--- start Provided records ---

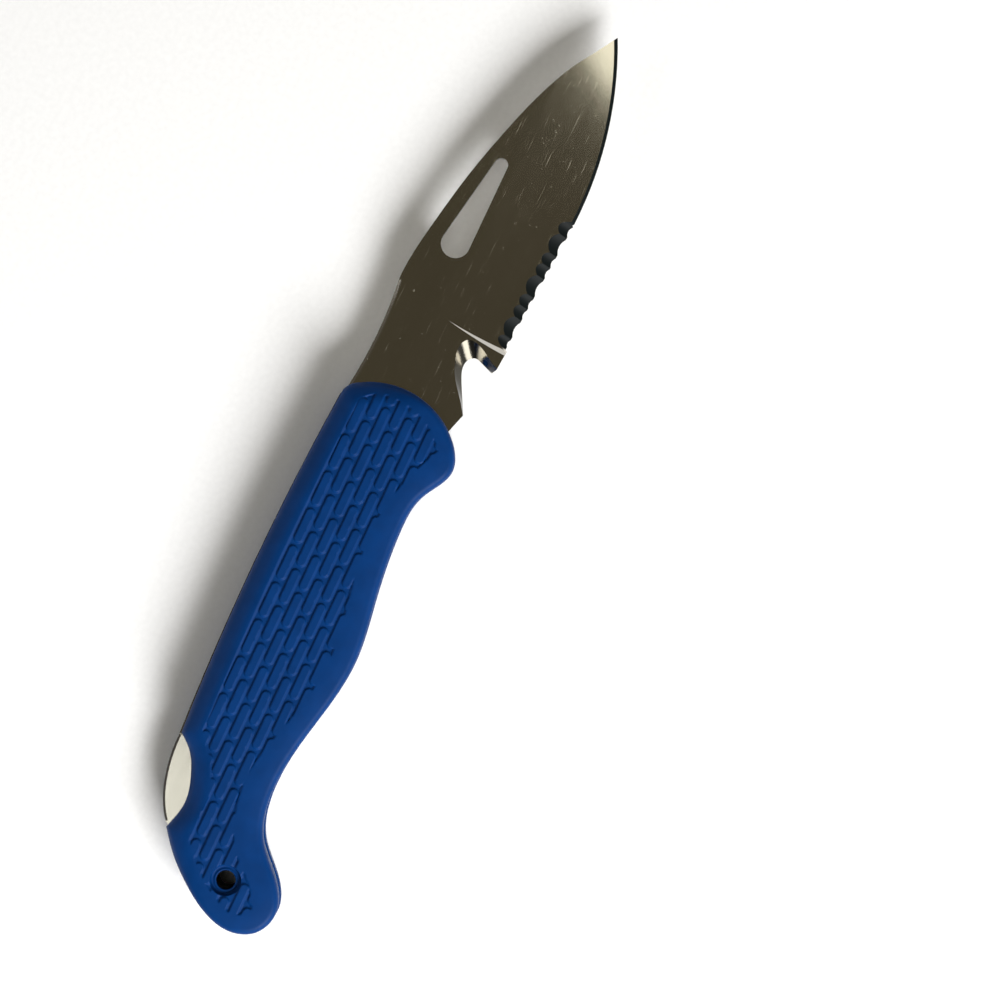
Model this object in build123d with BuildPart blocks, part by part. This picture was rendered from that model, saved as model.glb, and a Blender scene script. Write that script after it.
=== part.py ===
"""Lockback rigging knife, open.

Millimetres. The origin is the centre of the lanyard hole, half way through the handle.
+X runs along the handle towards the blade's tip, +Y towards the spine, +Z out of the front scale.
"""

import os
from math import cos, radians, sin, tan

from build123d import *

# ---------------------------------------------------------------- driving dimensions

BLADE_T = 2.5  # blade and lock bar thickness
SIDE_GAP = 0.15  # blade face to liner
LINER_T = 1.0
SCALE_T = 4.6
LINER_IN = BLADE_T / 2 + SIDE_GAP
LINER_OUT = LINER_IN + LINER_T
SCALE_TOP = LINER_OUT + SCALE_T
LINER_INSET = 0.35  # liner edge inside the scale's edge
FIELD_DEPTH = 0.45  # grip field below the scale's border

PIVOT = (91.8, 7.2)  # blade pivot
PIVOT_R = 2.5
TANG_R = 9.8  # rounded back of the tang
TANG_GAP = 0.1  # tang to lock bar

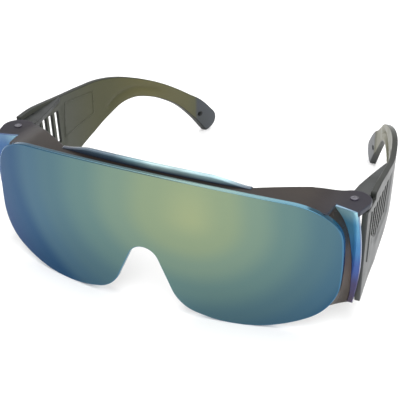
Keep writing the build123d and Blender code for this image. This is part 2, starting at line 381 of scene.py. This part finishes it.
class Nodes:
    """Short names for the nodes of one material."""

    def __init__(self, name):
        self.material = bpy.data.materials.new(name)
        self.material.use_nodes = True
        self.tree = self.material.node_tree
        self.shader = self.tree.nodes["Principled BSDF"]
        self.where = self.add("ShaderNodeTexCoord").outputs["Object"]

    def add(self, kind, **settings):
        node = self.tree.nodes.new(kind)
        for key, value in settings.items():
            setattr(node, key, value)
        return node

    def link(self, a, b):
        self.tree.links.new(a, b)

    def sums(self, operation, a, b=0.0):
        """One arithmetic step on numbers or sockets."""
        node = self.add("ShaderNodeMath", operation=operation)
        for socket, value in zip(node.inputs, (a, b)):
            if isinstance(value, (int, float)):
                socket.default_value = value
            else:
                self.link(value, socket)
        return node.outputs[0]

    def uneven(self, value, over, under):
        """The value over one span where it is positive and over another where it is negative."""
        high = self.sums("DIVIDE", self.sums("MAXIMUM", value), over)
        low = self.sums("DIVIDE", self.sums("MINIMUM", value), under)
        return self.sums("ADD", high, low)

    def place(self):
        """The three coordinates in the part's own frame, in metres."""
        split = self.add("ShaderNodeSeparateXYZ")
        self.link(self.where, split.inputs[0])
        return split.outputs

    def noise(self, scale, detail=3.0, stretch=(1, 1, 1)):
        mapping = self.add("ShaderNodeMapping")
        mapping.inputs["Scale"].default_value = stretch
        self.link(self.where, mapping.inputs["Vector"])
        node = self.add("ShaderNodeTexNoise")
        node.inputs["Scale"].default_value = scale
        node.inputs["Detail"].default_value = detail
        self.link(mapping.outputs[0], node.inputs["Vector"])
        return node.outputs["Fac"]

    def ramp(self, factor, stops):
        """Colours along a factor, from stops of (place, screen colour)."""
        node = self.add("ShaderNodeValToRGB")
        node.color_ramp.interpolation = "EASE"
        while len(node.color_ramp.elements) < len(stops):
            node.color_ramp.elements.new(0.5)
        for element, (at, colour) in zip(node.color_ramp.elements, stops):
            element.position = at
            element.color = linear(*colour)
        self.link(factor, node.inputs["Fac"])
        return node.outputs["Color"]

    def mix(self, factor, a, b):
        node = self.add("ShaderNodeMix", data_type="RGBA")
        colours = [socket for socket in node.inputs if socket.type == "RGBA"]
        for socket, value in zip([node.inputs["Factor"]] + colours, (factor, a, b)):
            if isinstance(value, (int, float, tuple)):
                socket.default_value = value
            else:
                self.link(value, socket)
        return [s for s in node.outputs if s.type == "RGBA"][0]

    def ranged(self, value, low, high, to_low=0.0, to_high=1.0):
        node = self.add("ShaderNodeMapRange")
        node.inputs["From Min"].default_value = low
        node.inputs["From Max"].default_value = high
        node.inputs["To Min"].default_value = to_low
        node.inputs["To Max"].default_value = to_high
        self.link(value, node.inputs["Value"])
        return node.outputs[0]

    def finish(self, colour, roughness, bump=None, strength=0.1, **constants):
        """The material, with its varying sockets linked and its constant ones set."""
        self.link(colour, self.shader.inputs["Base Color"])
        self.link(roughness, self.shader.inputs["Roughness"])
        if bump is not None:
            node = self.add("ShaderNodeBump")
            node.inputs["Strength"].default_value = strength
            node.inputs["Distance"].default_value = 0.2 * MM
            self.link(bump, node.inputs["Height"])
            self.link(node.outputs[0], self.shader.inputs["Normal"])
        for key, value in constants.items():
            self.shader.inputs[key.replace("_", " ")].default_value = value
        return self.material

    def rim(self, share):
        """A share on the rounded edges and 0 elsewhere."""
        fac = self.add("ShaderNodeAttribute", attribute_name="rim").outputs["Fac"]
        return self.sums("MULTIPLY", fac, share)

    def inner(self):
        """0 on a plate's outer face and 1 on its inner one."""
        return self.add("ShaderNodeAttribute", attribute_name="inner").outputs["Fac"]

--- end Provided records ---

Written problem
Reproduce the lines exactly, from the line that contains "Keep writing the" through the line that contains "self.tree.links.new(a, b)", and nothing more.

Expected answer
Keep writing the build123d and Blender code for this image. This is part 2, starting at line 381 of scene.py. This part finishes it.
class Nodes:
    """Short names for the nodes of one material."""

    def __init__(self, name):
        self.material = bpy.data.materials.new(name)
        self.material.use_nodes = True
        self.tree = self.material.node_tree
        self.shader = self.tree.nodes["Principled BSDF"]
        self.where = self.add("ShaderNodeTexCoord").outputs["Object"]

    def add(self, kind, **settings):
        node = self.tree.nodes.new(kind)
        for key, value in settings.items():
            setattr(node, key, value)
        return node

    def link(self, a, b):
        self.tree.links.new(a, b)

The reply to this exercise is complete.